Several of the oldest children in these families were born in the old country and made the long, slow passage to America by boat with their young parents. Italian was spoken in these households, although as soon as the kids started going to school and otherwise blending in with other neighbors, English began taking hold. Many of the “old folk” really didn’t want to speak anything other than their native tongue, and would go to great lengths to avoid using English words when it was so easy to stay with what was so familiar. Eventually, their kids would be the driving force which got them speaking broken English at first, then a very acceptable version with occasional Italian phrases or words thrown in for good measure. There were a lot of people who weren’t Italian, but there was no doubt that this was a neighborhood of people who really cared about one another and looked after each other’s needs. Just about every family, at least the Italian ones, had large vegetable gardens in their back yards. It seemed as if everyone was good at farming. I sometimes wondered if the name of our town might have been an accidental misspelling of “Farmingham”.

My cousins (a Belloli family) lived right next door in a stucco-sided house that their father, Joseph had built. They had five boys and one girl, but the ones I hung around with all the time were Henry, a few months younger than l was, and his brother, Sonny, who was about a year older. (l was 9, going on l0.) Eddie, nicknamed “Bananas”, was part of the big-guy group and whenever we tried to copy some of the things they did, we got in trouble. Bigger brothers Tony and Carlo were, as far as I was concerned, grown ups, as was big sister Corinne. One of the things l loved about my cousin’s house was the grape arbor in their back yard. We used to play in the sweet shade of that grape vine and when we thought no one was looking, we’d sneak a few of the ripest, juiciest grapes l’ve ever eaten. There were grape arbors at my house as well as my grandparent’s, but Henry and Sonny had the one I liked best.

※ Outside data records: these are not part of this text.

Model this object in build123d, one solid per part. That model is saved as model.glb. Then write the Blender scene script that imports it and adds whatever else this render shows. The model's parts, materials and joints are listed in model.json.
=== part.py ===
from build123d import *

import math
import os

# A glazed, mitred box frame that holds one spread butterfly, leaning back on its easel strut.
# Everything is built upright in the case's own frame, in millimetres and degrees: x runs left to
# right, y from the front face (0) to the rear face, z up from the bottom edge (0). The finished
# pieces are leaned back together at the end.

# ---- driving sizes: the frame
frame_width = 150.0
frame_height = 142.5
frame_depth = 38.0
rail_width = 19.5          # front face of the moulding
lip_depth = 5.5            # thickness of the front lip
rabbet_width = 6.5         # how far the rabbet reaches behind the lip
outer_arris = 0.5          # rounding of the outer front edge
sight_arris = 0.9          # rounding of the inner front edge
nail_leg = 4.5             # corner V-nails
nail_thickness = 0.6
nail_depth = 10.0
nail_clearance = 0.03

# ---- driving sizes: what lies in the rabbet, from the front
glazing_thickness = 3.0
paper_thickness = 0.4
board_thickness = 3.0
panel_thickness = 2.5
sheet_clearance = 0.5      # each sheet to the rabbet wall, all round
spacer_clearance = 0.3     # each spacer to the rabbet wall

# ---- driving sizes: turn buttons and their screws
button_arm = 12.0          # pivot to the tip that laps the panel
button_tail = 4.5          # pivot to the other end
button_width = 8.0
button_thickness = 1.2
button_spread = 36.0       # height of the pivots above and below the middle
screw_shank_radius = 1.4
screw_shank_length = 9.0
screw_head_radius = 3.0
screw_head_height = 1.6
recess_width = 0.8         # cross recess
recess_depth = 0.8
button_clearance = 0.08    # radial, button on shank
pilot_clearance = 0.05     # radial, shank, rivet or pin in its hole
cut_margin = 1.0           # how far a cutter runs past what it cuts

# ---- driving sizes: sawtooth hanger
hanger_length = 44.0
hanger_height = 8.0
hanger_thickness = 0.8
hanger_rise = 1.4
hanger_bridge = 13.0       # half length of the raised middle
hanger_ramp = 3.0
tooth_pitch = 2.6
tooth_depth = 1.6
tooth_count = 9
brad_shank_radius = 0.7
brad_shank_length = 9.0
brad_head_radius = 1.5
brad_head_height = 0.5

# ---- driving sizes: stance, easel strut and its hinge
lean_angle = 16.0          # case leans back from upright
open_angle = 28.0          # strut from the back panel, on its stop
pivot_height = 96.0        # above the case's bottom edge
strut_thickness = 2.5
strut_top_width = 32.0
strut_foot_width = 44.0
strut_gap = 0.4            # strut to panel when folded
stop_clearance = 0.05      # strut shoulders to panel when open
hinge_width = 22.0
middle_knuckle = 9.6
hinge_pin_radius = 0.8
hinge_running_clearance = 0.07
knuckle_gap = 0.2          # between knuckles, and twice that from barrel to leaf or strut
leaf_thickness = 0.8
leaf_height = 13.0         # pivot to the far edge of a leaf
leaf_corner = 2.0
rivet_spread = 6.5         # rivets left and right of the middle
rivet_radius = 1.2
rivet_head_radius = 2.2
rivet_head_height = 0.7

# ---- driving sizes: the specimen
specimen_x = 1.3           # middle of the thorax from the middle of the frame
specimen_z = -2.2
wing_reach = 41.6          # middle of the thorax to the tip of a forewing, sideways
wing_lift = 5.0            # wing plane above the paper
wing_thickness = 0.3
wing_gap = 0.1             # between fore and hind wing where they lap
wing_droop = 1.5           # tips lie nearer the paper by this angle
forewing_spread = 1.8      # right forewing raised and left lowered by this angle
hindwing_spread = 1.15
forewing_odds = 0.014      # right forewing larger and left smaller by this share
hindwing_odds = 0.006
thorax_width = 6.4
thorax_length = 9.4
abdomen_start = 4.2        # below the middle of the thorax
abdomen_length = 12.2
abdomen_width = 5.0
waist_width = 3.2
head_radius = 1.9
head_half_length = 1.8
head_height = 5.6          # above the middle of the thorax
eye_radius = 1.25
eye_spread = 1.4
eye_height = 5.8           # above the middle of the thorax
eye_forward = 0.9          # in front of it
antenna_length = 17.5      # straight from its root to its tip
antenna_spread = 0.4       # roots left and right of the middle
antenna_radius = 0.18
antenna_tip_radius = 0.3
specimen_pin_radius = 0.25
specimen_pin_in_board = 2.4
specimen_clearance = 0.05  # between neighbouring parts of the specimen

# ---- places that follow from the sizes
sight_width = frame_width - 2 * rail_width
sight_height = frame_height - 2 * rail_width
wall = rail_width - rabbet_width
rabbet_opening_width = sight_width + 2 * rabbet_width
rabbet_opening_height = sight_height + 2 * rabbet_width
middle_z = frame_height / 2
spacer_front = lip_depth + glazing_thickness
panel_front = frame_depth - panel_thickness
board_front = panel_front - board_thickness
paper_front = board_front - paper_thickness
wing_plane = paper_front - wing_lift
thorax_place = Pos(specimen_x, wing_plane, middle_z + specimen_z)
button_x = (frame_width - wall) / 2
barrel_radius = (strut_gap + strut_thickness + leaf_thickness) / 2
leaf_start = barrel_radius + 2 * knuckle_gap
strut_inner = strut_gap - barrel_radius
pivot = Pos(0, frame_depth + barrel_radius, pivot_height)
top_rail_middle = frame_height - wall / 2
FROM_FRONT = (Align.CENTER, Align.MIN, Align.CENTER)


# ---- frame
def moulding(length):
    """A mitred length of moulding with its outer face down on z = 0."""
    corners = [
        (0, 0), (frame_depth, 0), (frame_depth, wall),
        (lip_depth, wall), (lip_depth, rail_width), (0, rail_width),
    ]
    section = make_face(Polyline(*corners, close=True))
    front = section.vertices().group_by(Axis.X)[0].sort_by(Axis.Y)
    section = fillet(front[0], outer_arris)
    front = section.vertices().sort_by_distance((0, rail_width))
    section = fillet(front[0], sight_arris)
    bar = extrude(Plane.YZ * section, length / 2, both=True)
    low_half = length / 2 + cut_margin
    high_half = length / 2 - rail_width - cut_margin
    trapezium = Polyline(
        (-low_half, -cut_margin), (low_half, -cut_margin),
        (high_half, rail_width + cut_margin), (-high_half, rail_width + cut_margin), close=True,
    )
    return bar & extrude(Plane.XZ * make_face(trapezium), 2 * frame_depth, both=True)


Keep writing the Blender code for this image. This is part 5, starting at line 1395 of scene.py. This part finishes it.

On the first floor of our house lived the Bortolussi family, a family with the mother, Eureka who was called Rica, the father, Fred who worked at Dennison Mfg. Co. where my dad worked, and one child, a boy named Freddie. He was born just two days after l was. Although we were not related, Freddie and l were real pals. So the principal gang was Dickie, as l was known then, Freddie, Henry, and Sonny.

You didn’t often see one of this bunch without the others. There was one other full-time member of this gang who deserves to be mentioned. That was Henry’s faithful dog, Major. He always enjoyed being with any and all of us, but …. (to be continued)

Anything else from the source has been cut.